Task requirements: Identify the lines bearing the string "names" and gather them.

Raw data:
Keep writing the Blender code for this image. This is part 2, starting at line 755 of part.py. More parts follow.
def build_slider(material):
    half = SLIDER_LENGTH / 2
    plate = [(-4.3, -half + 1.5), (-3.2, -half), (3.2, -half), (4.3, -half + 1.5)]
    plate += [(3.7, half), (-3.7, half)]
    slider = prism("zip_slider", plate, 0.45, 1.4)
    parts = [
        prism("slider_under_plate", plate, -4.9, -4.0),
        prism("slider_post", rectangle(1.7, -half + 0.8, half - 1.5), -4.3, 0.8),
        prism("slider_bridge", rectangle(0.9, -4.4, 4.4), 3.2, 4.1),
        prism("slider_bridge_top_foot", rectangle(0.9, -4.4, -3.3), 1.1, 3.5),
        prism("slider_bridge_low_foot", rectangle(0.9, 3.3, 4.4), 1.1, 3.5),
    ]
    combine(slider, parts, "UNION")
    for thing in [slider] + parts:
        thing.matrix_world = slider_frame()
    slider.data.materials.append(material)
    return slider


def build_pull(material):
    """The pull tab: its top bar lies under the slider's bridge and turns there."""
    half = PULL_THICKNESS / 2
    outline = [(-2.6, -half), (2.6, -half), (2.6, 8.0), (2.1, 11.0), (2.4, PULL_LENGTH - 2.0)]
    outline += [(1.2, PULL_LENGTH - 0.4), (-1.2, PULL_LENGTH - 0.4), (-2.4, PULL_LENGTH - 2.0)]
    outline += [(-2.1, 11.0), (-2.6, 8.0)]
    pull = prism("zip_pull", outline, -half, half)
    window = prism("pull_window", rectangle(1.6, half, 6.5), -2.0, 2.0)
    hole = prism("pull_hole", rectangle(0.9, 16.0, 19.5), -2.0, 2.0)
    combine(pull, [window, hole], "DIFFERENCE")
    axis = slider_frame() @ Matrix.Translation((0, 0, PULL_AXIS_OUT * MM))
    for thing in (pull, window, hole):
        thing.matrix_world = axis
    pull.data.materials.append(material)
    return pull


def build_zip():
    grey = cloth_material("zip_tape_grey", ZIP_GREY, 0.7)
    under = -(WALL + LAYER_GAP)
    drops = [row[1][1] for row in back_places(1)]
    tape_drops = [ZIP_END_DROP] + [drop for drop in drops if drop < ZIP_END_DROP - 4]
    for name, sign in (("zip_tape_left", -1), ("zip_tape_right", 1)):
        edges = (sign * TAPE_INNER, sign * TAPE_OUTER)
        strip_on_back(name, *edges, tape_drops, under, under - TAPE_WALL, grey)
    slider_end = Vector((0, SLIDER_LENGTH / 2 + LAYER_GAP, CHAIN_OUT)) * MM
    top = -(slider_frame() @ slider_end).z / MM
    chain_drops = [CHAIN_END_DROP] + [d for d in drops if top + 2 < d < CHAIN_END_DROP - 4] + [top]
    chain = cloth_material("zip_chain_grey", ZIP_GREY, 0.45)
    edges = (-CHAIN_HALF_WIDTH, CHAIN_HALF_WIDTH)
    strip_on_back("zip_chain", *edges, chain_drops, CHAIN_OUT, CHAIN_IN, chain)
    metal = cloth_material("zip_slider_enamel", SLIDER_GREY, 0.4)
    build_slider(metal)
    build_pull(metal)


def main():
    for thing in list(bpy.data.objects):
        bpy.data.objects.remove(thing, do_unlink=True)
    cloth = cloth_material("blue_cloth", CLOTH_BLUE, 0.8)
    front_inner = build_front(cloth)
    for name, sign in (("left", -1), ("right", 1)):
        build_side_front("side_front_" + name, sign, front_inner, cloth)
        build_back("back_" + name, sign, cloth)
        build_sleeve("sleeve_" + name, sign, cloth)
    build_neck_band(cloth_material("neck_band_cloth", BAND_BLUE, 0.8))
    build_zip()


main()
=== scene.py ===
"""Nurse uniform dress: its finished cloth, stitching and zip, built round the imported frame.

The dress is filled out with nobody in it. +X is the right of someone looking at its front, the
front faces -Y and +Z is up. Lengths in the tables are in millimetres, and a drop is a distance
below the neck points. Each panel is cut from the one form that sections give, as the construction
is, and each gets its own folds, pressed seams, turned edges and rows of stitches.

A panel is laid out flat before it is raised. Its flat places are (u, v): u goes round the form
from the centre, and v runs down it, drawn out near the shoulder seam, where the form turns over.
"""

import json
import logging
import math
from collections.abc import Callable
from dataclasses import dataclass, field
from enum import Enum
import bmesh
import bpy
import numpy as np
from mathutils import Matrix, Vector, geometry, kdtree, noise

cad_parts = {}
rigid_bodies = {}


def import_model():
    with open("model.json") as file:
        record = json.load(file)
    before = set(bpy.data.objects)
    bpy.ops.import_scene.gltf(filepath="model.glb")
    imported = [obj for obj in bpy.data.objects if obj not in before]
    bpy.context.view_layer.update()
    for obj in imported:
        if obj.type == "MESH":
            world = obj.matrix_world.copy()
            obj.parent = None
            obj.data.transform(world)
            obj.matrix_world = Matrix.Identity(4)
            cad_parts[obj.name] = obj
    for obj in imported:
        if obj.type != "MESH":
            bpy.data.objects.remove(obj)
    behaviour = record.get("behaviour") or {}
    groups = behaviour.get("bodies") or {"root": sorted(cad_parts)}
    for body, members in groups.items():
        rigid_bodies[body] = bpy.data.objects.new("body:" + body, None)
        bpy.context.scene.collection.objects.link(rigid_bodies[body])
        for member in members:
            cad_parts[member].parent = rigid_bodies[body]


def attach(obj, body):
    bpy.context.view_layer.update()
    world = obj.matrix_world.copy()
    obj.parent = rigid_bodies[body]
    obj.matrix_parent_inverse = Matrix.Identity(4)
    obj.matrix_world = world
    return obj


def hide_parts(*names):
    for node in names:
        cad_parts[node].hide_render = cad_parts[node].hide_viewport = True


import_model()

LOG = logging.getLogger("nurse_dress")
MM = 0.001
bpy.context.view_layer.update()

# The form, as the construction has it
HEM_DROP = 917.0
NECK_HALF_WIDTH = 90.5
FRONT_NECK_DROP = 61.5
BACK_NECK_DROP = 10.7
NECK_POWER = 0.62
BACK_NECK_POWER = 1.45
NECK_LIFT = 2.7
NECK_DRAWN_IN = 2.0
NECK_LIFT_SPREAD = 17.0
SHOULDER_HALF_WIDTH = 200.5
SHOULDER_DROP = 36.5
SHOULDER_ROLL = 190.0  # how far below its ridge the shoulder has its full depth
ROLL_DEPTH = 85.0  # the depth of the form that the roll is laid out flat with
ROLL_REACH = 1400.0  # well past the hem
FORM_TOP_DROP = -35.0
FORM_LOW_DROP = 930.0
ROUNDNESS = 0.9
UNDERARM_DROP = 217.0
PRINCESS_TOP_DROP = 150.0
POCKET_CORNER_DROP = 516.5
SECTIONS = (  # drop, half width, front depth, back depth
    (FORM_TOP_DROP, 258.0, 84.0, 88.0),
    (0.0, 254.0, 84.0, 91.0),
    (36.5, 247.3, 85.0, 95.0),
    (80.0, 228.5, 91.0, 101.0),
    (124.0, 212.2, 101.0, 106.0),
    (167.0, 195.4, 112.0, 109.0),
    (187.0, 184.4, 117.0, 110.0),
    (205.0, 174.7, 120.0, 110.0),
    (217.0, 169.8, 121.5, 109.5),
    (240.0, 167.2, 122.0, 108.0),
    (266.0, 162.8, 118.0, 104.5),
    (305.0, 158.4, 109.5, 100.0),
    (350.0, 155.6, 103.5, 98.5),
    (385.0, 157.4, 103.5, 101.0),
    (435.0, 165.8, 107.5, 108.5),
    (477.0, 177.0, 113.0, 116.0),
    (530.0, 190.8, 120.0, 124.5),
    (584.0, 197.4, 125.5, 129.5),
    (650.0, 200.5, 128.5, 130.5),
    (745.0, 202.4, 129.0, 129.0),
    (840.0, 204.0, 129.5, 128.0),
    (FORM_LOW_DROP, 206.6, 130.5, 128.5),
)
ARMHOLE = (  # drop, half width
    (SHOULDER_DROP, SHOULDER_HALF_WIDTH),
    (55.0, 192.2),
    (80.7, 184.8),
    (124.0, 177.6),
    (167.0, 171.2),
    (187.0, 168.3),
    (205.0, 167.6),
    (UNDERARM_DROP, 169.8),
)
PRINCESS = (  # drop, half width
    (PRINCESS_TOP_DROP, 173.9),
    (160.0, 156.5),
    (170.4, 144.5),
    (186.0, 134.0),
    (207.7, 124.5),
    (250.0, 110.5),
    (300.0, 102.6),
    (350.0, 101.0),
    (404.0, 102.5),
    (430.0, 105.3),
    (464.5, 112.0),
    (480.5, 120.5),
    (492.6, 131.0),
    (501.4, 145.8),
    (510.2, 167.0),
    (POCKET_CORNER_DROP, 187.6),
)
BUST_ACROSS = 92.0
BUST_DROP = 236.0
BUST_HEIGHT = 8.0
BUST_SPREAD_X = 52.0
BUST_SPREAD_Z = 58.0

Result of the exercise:
def hide_parts(*names):
    for node in names:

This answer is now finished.